Antioch, strange to say, in consequence of the visit and labours of these refugees from the Sauline persecution and their successors, became first a centre and rallying point of Christianity, then one of the three great Christian metropolises of Christian history, Jerusalem, Antioch, and Rome The first represents the Syrian Church; the second the Greek; the third the Latin Church. And here be it noted, that when the Church of Rome claims to be the most ancient, the most original Church she bears false witness for herself. She is younger than the Churches of Syria or Greece.
ANTAKIA, (ANTIOCH IN SYRIA.)
In thirty years from this time Jerusalem was leveled to the earth. What became of the mother Church, the unequal successor of the dispersed Church of the Pentecost? Eusebius reckons from and including St. James, fifteen bishops before the city’s destruction. They seem never to have accepted the Gentile title, invented at Antioch, of Christians, but were always Nazarenes, and they probably observed the temple service as long as the temple stood. When the destruction of the city approached, warned by the predictions of Christ, a large number of them fled to Pella and the Jordanic regions. When Peter and the other apostles left Jerusalem the Church felt the pressure of the hierarchy, and were kept under its weight.
The Jerusalem city pride and patriotism were heavy upon them. Their attachment to the ritual narrowed their piety. To them, and Jews like them, the Book of Hebrews addressed its warning against apostasy. A section of them, descended, perhaps, from these opponents of Peter, declined so far as to deny the miraculous birth and divinity of Christ, maintained the merit of voluntary poverty, and were called by the name of EBIONITES or paupers.

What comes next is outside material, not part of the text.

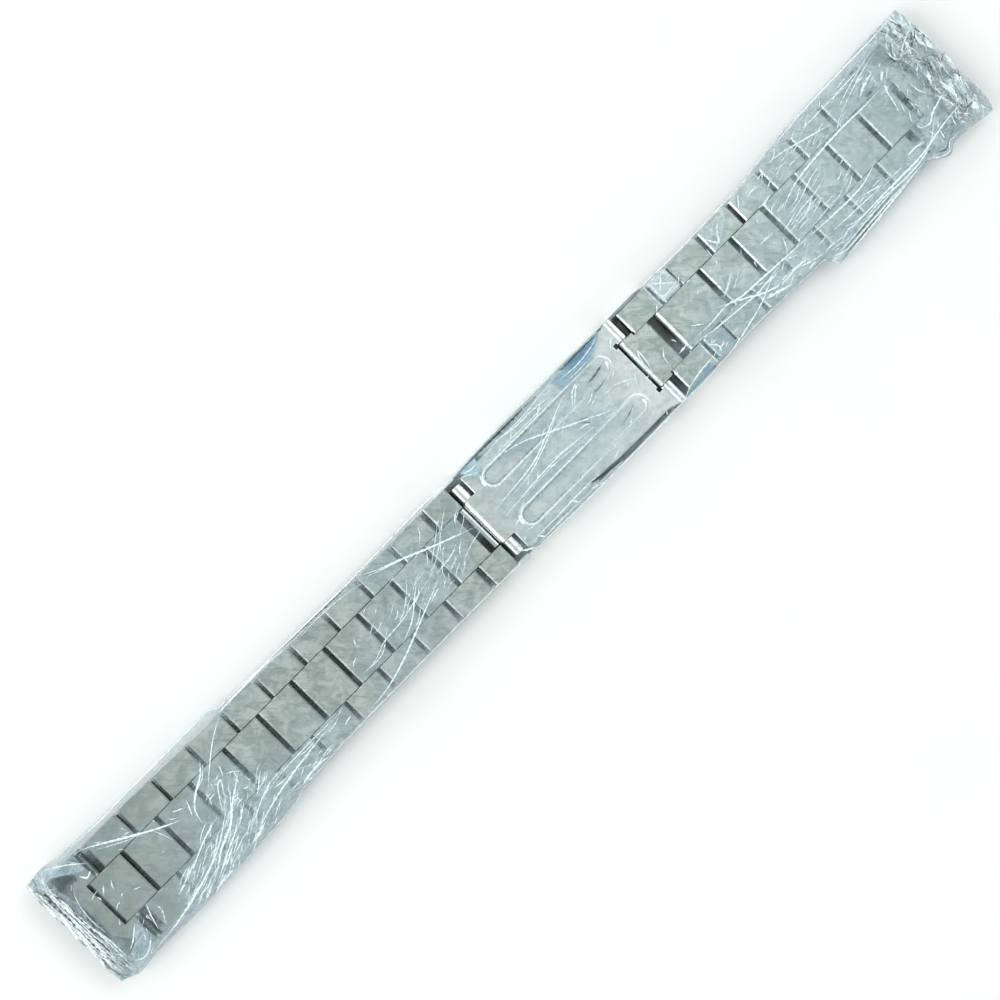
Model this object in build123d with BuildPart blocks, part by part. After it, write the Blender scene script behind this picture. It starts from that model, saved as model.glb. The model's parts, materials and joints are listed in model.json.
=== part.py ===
from build123d import *
import os

# A three-row steel link bracelet for a watch, laid straight with its clasp folded shut.
# X runs along the bracelet, +Z is the side that lies on the skin, and the clasp cover's
# outer face is at Z = 0. The origin is the middle of the bracelet's footprint.

# Links
pitch = 7.2
link_thickness = 2.8
centre_width = 8.1
row_gap = 0.08
centre_gap = 0.72
side_gap = 0.6
lug_width = 18.0
clasp_end_width = 16.4
left_taper_offset = 33.5
left_taper = 46.0
right_taper = 66.0
skin_chamfer = 0.26
edge_chamfer = 0.12
outer_round = 0.7
side_bevel = 0.45
left_links = 10
right_links = 6

# Pins and their fits
pin_radius = 0.5
press_gap = 0.01
running_gap = 0.05
pin_recess = 0.12

# Clasp, in plan. Distances are from the hinge that holds the right half of the bracelet.
blade_reach = 35.2
lug_pin_offset = 4.8
tongue_pin_offset = 3.2
bridge_pin_offset = 7.3
short_side_pin_offset = 10.5
first_side_pin_offset = 14.3
tongue_reach = 1.3
tongue_width = 9.2
bridge_reach = 1.2
knuckle_end_round = 1.12
block_gap = 0.3
block_start = 1.8
short_side_length = 3.5

# Clasp, in height
cover_sheet = 0.65
fold_gap = 0.1
blade_sheet = 0.6
chain_lift = 1.5
cover_hinge_radius = 0.7
cover_pin_radius = 0.35
fold_hinge_radius = 1.15
blade_height = 3.1
chain_hinge_radius = 1.04
wall_height = 3.0
low_wall_height = 1.35

# Clasp cover
cover_width = 17.6
cover_wall = 0.55
cover_edge_round = 0.5
neck_overhang = 3.3
neck_width = 16.3
wall_start = 1.0
wall_slope_start = 2.0
wall_slope_end = 1.4
wall_end_round = 0.6

# Solid lugs inside the cover's left end, and its catch
lug_clearance = 0.25
lug_reach = 1.36
catch_width = 7.8
catch_sheet = 0.42
catch_height = 2.45
catch_lip = 0.85
catch_gap = 0.12

# Folding blades
hinge_width = 14.3
hinge_centre_width = 8.6
knuckle_gap = 0.06
slot_depth = 0.42
arm_reach = 3.4
blade_half_narrow = 7.5
blade_half_wide = 8.3
flare_start = 15.8
flare_length = 7.7
notch_half_width = 4.75
notch_clearance = 0.3
relief_size = 0.4
ear_half_width = 8.7
hinge_relief = 0.28
rib_width = 3.0
rib_depth = 0.3

# Stamped oval rings in the visible blade
ring_start = 3.5
ring_length = 27.8
ring_width = 3.9
ring_bead = 0.75
ring_offset = 4.2
ring_height = 0.33
ring_edge = 0.14
ring_taper = 25

# End links
ear_radius = 1.1
end_gap_left = 0.45
end_gap_right = 0.95
case_radius = 20.0
case_apex = 4.35
horn_reach = 5.95
lip_thickness = 0.5
lip_reach = 5.1
lip_radius = 9.1
lip_corner = 1.2
bar_bore_radius = 0.8
bar_offset = 3.15
bar_drop = 0.2

overrun = 1.0

# Places worked out from the sizes above
half_pitch = pitch / 2
skin_z = chain_lift + link_thickness
pin_z = chain_lift + link_thickness / 2
centre_reach = (half_pitch - centre_gap) / 2
side_reach = (half_pitch - side_gap) / 2
left_end_offset = lug_pin_offset + (2 * left_links + 1) * half_pitch
right_end_offset = first_side_pin_offset + 2 * right_links * half_pitch
left_length = blade_reach + left_end_offset + horn_reach
right_length = right_end_offset + horn_reach + end_gap_right - end_gap_left
chain_hinge_x = (left_length - right_length) / 2
fold_hinge_x = chain_hinge_x - blade_reach
cover_hinge_x = chain_hinge_x + bridge_pin_offset
lug_pin_x = fold_hinge_x - lug_pin_offset
left_end_x = fold_hinge_x - left_end_offset
right_end_x = chain_hinge_x + right_end_offset
middle_blade_z = cover_sheet + fold_gap
fold_hinge_z = blade_height + blade_sheet - fold_hinge_radius
cover_hinge_z = cover_hinge_radius
row_edge = centre_width / 2

os.makedirs("parts", exist_ok=True)


def save(part, label):
    part.label = label
    export_step(part, f"parts/{label}.step")


def half_width(x):
    """Half the bracelet's width at x: straight beside the clasp, then smoothly wider to the end links."""
    if x < fold_hinge_x:
        share = (fold_hinge_x - left_taper_offset - x) / left_taper
    else:
        share = (x - chain_hinge_x) / right_taper
    share = min(max(share, 0), 1)
    eased_share = share * share * (3 - 2 * share)
    return (clasp_end_width + (lug_width - clasp_end_width) * eased_share) / 2


def ease_end(outline, first, end_round):
    """Rounds one end of a link's side view: both corners, or a round outside and a bevel inside."""
    if end_round:
        fillet(outline.vertices().group_by(Axis.X)[first], end_round)
    else:
        fillet(outline.vertices().group_by(Axis.Y)[0].sort_by(Axis.X)[first], outer_round)
        chamfer(outline.vertices().group_by(Axis.Y)[-1].sort_by(Axis.X)[first], skin_chamfer)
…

Upon them the generosities of the Gentile Christians had no effect to liberalize and bring them into sympathy with the Catholic Church. The persevering section of the Nazarenes, though narrow, were admitted by the Church to be orthodox. The destruction of Jerusalem was necessary in order to emancipate the Church in the full liberty of Christ.
In contrast with this ultra Judaism of the Ebionites there was an ultra Gentilism introduced into the Church (which acquired the name of Gnosticism) by the converts from paganism. Though existing at the beginning, as we have noted in our comment on Simon Magus, it did not attain its perfect organic form, at least its most accomplished leaders, until near the close of the first century. These heretics took the proud name of Gnostics, (derived from Γνοω , Gnoo, the Greek form of the verb to know,) signifying knowers, intellectualists, rationalists, and from the height of their lofty speculations looked with contempt at the believers in a simpler Christianity. Gnosticism culminated in the most brilliant of ancient heretics, Marcion. He was son of the Bishop of Sinope, on the Euxine Sea, and, coming to Rome in the second century, became a great leader. Adopting the fundamental oriental maxim of the innate evil of matter, (see note on Acts 8:9,) he not only with Paul rejected circumcision, but he severed the whole Old Testament from the New, condemning even the Jehovah of the old dispensation as an inferior and malignant former of and dealer with matter; and he maintained the true God to be the absolutely pure, unutterable, inconceivable, spiritual Essence. Christ he held to have been bodily only in appearance. Marcion not only rejected the Old Testament, but mutilated the New, accepting only Luke’s Gospel in a modified form and some of Paul’s Epistles. Against him Tertullian exerted his great eloquence, exposing his forgeries and heresies by appealing to the authentic copies of the New Testament books then in possession of all the great Churches, (see our Introduction, p. 6,) and to the uniform faith of the true Catholic Church, historically demonstrable to be derived from the teaching of Christ’s apostles. (See note on Acts 15:6.)